**BRIEF**
Using the material below, print the line that contains "The Blender code for this object continues.", the line that contains "0.03, 0.0001), metallic=1.0)", and every line in between, exactly and nothing else.

**Collected data entries**

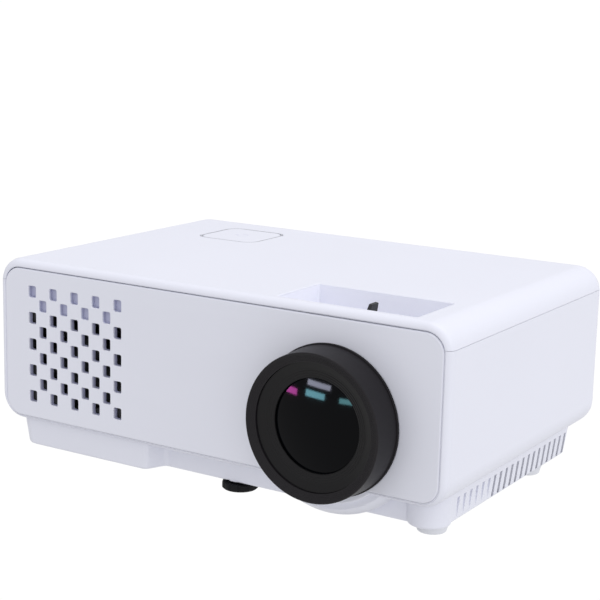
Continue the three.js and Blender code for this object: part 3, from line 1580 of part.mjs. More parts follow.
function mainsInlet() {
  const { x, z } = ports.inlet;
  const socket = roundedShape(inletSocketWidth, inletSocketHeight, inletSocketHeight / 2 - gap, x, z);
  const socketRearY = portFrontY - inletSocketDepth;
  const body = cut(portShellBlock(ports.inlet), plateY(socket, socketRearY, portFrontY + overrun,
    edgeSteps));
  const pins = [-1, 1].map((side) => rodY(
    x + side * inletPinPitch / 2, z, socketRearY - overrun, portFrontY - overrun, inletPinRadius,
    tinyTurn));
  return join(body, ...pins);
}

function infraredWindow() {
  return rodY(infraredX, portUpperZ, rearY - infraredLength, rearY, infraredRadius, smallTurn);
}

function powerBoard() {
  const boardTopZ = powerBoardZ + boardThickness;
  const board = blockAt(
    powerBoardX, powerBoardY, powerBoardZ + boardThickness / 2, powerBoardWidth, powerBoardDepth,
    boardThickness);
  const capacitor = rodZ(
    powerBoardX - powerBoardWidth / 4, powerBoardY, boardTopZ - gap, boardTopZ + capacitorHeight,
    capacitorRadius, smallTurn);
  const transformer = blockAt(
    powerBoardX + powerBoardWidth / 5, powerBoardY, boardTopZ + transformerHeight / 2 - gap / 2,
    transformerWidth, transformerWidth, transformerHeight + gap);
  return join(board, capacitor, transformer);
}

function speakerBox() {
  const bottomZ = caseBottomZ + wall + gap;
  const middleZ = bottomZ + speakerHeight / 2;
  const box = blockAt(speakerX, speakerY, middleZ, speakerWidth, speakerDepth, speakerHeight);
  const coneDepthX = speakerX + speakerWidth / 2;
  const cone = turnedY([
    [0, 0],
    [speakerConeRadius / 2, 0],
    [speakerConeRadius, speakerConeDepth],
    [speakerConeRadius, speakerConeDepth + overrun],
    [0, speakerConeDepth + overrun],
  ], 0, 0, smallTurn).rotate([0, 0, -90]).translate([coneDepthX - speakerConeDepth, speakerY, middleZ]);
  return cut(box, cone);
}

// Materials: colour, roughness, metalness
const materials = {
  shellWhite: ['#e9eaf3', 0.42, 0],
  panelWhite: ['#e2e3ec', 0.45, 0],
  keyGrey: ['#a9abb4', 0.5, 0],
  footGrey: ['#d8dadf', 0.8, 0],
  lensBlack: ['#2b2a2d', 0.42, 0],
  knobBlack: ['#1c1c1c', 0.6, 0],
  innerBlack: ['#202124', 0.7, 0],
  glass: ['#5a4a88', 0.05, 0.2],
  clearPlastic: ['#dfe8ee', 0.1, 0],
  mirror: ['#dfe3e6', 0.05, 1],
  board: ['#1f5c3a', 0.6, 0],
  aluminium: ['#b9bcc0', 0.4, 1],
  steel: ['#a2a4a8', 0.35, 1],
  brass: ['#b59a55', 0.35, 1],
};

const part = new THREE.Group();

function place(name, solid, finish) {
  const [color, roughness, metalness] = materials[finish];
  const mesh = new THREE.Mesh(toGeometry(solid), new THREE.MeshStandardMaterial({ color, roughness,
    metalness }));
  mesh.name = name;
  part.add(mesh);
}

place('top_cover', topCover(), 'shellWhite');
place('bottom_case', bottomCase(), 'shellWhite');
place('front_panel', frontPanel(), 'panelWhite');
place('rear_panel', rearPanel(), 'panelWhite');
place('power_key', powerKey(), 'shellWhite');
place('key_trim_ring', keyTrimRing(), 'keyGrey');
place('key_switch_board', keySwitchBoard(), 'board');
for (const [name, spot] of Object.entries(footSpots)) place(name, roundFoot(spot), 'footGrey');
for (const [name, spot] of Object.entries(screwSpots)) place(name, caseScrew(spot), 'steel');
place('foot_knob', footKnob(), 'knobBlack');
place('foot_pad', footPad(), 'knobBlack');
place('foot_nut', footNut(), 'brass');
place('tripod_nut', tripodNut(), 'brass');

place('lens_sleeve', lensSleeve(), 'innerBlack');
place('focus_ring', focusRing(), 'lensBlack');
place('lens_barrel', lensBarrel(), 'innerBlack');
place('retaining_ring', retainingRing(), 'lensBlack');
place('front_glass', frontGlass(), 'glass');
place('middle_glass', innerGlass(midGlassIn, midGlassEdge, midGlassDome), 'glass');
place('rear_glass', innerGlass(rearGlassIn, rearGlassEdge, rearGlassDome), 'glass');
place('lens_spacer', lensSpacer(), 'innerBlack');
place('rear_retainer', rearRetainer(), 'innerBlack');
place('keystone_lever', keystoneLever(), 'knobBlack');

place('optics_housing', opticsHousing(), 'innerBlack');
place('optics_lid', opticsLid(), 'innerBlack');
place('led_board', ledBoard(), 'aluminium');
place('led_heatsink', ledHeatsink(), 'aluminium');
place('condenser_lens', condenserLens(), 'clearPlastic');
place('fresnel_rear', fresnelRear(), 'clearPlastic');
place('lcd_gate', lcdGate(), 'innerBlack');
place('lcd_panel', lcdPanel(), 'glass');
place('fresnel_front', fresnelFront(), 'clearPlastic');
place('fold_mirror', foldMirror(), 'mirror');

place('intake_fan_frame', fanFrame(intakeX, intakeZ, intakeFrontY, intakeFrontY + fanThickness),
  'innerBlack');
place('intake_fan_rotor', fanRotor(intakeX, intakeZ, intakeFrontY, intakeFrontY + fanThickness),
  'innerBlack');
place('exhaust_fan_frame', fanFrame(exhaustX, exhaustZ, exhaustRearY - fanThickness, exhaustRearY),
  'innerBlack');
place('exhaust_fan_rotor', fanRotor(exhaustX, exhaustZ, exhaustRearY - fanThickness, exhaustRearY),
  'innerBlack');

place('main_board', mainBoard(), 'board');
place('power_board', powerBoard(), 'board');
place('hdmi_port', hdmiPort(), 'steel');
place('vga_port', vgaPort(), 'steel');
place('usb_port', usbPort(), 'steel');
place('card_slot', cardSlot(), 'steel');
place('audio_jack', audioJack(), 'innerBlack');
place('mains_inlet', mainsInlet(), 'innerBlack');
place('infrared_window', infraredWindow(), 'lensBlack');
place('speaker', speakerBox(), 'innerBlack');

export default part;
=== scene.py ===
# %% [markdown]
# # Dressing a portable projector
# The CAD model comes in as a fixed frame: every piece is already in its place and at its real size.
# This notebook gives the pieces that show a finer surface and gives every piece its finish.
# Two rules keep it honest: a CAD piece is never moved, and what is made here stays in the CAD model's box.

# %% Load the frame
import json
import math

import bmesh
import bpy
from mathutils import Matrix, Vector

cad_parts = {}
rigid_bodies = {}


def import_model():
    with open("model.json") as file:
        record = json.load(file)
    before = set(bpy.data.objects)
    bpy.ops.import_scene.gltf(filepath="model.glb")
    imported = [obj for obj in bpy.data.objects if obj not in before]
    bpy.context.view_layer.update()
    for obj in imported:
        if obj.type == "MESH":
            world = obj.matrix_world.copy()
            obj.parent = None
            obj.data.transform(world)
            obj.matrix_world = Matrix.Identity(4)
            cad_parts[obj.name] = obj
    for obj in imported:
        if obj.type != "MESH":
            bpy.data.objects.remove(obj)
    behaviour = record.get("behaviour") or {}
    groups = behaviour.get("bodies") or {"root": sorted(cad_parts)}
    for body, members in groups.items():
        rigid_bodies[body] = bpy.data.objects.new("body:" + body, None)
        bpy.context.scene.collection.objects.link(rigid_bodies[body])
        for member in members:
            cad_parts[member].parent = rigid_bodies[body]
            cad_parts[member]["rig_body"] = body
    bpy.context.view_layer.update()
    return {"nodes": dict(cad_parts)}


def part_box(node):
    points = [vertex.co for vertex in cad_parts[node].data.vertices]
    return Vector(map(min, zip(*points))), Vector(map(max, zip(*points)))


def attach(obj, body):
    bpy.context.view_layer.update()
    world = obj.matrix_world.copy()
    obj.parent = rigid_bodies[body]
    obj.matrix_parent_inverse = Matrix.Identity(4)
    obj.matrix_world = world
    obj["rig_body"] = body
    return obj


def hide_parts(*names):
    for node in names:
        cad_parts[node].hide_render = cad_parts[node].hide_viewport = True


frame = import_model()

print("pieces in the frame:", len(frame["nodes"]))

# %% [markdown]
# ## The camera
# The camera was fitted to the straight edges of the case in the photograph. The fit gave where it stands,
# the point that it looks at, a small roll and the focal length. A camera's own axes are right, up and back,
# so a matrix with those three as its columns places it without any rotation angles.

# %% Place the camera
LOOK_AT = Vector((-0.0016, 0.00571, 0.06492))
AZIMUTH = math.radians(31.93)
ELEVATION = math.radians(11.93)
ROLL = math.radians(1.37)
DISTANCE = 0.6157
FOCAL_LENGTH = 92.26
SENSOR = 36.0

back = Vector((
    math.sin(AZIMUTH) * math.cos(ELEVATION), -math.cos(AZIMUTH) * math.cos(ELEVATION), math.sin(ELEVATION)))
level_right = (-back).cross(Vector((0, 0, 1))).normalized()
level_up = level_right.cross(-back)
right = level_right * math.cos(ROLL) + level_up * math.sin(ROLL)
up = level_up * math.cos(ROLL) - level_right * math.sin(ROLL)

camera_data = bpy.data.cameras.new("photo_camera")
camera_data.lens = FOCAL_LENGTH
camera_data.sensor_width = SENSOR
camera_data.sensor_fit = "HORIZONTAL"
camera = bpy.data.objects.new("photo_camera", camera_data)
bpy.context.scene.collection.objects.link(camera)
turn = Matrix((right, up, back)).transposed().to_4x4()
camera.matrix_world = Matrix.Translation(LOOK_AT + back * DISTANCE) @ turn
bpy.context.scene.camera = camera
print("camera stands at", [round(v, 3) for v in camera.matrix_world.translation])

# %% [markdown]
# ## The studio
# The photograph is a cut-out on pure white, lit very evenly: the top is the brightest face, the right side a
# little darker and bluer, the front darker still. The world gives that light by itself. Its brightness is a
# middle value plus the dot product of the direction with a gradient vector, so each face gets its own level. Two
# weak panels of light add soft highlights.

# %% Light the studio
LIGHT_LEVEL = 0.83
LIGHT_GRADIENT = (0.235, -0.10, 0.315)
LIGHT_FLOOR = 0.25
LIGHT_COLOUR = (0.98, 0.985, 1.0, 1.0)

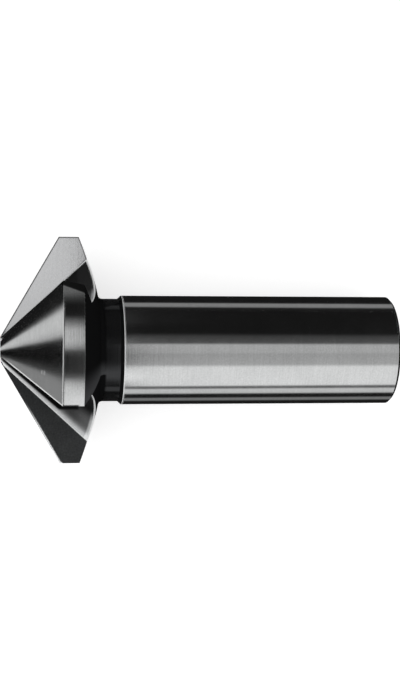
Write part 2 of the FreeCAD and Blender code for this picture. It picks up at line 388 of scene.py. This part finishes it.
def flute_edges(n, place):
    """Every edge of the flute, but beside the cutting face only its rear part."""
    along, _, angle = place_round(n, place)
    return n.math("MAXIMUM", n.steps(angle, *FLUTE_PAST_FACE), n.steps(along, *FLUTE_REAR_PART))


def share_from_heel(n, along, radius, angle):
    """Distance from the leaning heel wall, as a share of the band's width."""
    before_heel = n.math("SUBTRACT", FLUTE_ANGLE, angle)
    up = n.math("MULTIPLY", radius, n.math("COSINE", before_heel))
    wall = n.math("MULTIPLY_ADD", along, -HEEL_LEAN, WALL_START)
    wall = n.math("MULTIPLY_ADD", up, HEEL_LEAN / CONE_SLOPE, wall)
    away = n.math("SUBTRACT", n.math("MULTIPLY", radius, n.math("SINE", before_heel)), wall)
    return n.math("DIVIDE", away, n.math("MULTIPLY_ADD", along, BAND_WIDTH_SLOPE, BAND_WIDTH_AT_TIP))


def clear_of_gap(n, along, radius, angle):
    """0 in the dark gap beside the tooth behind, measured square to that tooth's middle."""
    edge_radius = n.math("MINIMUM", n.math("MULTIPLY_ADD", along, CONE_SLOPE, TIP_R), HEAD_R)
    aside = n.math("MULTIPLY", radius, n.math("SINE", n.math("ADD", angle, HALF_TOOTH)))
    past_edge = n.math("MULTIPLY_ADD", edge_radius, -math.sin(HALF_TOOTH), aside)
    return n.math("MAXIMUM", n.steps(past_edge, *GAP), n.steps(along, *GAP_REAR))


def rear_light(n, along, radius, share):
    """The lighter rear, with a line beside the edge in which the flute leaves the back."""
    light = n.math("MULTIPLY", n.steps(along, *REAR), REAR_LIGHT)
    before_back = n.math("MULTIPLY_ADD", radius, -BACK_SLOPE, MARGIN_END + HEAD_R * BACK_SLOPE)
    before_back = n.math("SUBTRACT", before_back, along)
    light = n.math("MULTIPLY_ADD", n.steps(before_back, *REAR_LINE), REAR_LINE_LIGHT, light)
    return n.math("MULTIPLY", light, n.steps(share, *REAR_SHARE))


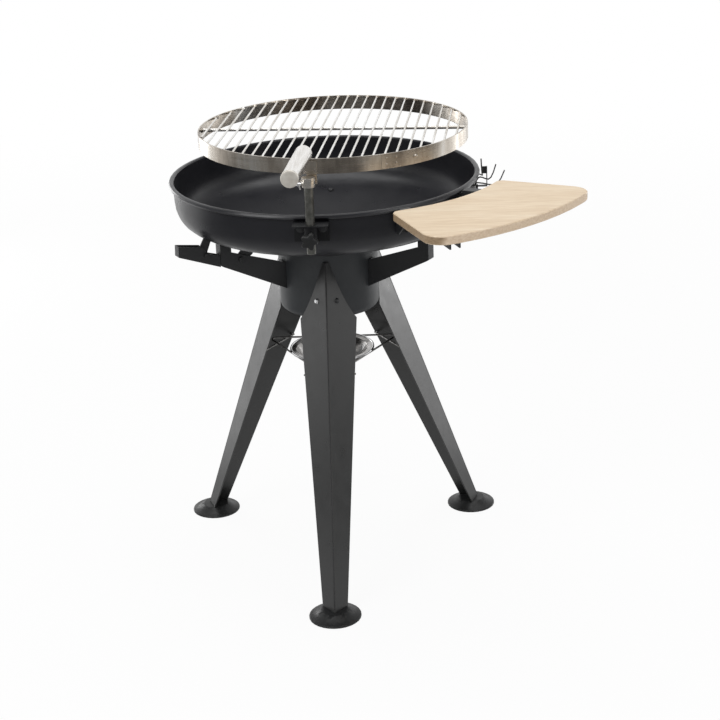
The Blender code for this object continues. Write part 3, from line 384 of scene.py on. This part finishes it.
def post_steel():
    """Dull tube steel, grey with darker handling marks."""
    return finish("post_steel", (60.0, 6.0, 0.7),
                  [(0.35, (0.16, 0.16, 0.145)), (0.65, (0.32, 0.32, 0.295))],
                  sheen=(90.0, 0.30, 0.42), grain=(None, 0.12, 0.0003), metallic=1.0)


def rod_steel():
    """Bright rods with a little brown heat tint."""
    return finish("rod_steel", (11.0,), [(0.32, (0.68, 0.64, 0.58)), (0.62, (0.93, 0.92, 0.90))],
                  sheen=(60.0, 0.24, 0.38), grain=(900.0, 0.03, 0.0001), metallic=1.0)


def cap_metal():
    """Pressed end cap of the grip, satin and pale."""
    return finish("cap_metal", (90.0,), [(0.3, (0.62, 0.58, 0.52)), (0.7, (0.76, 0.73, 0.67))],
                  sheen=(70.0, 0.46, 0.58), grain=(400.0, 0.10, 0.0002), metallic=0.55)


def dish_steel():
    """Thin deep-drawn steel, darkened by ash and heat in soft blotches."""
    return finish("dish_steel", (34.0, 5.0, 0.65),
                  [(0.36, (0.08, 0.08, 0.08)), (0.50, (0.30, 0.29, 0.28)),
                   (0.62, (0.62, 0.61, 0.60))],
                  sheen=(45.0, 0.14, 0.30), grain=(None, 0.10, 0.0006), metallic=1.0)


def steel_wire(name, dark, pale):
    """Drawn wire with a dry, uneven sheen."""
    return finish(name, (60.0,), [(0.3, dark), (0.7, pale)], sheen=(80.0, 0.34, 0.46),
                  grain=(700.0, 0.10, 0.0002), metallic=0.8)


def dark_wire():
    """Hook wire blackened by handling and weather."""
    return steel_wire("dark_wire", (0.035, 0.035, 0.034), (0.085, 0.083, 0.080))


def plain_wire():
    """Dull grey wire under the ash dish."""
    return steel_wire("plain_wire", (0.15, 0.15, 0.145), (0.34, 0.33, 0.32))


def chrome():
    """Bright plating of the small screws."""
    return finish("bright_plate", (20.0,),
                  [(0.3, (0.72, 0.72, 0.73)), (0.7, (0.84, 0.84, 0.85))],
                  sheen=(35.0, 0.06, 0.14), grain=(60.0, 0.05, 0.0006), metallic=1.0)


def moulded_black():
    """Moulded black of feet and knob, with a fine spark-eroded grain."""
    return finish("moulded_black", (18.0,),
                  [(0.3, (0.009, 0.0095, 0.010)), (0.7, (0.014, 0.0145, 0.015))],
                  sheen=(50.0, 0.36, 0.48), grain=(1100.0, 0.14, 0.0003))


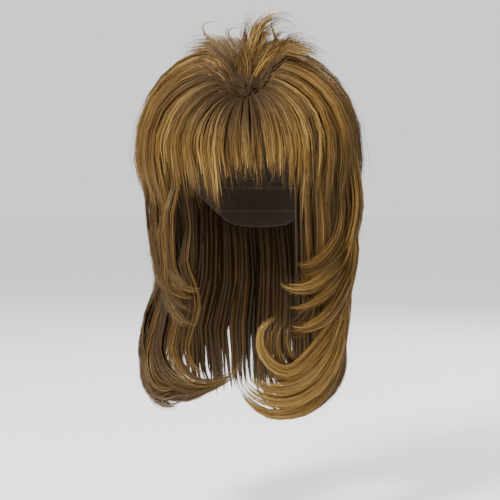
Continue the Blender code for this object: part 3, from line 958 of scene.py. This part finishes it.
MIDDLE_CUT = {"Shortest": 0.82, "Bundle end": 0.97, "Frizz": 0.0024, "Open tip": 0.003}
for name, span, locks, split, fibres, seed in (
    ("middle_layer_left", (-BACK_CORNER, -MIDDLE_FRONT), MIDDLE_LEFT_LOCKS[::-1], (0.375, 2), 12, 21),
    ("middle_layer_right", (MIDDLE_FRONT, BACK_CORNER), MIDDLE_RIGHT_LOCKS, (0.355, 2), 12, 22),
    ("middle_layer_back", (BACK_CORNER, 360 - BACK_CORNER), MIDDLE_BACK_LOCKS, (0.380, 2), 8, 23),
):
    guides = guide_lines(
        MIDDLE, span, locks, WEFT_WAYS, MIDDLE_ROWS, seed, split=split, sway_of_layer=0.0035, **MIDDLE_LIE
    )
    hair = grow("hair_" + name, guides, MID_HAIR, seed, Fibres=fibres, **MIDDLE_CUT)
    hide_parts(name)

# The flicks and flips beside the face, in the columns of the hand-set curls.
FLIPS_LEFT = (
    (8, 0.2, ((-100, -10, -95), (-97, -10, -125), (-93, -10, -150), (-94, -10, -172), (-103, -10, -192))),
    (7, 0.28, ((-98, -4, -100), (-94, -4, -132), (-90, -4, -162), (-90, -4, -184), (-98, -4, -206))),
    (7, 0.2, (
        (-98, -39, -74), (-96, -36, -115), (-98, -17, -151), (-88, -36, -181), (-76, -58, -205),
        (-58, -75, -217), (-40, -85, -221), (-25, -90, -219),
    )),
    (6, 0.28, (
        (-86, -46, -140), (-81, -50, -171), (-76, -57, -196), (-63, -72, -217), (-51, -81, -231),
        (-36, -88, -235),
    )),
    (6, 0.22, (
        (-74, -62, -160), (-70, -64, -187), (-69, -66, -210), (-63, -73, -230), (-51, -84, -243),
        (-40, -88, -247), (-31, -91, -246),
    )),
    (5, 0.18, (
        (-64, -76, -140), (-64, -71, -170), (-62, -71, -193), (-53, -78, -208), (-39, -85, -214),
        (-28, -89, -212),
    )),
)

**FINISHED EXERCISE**
The Blender code for this object continues. Write part 3, from line 384 of scene.py on. This part finishes it.
def post_steel():
    """Dull tube steel, grey with darker handling marks."""
    return finish("post_steel", (60.0, 6.0, 0.7),
                  [(0.35, (0.16, 0.16, 0.145)), (0.65, (0.32, 0.32, 0.295))],
                  sheen=(90.0, 0.30, 0.42), grain=(None, 0.12, 0.0003), metallic=1.0)


def rod_steel():
    """Bright rods with a little brown heat tint."""
    return finish("rod_steel", (11.0,), [(0.32, (0.68, 0.64, 0.58)), (0.62, (0.93, 0.92, 0.90))],
                  sheen=(60.0, 0.24, 0.38), grain=(900.0, 0.03, 0.0001), metallic=1.0)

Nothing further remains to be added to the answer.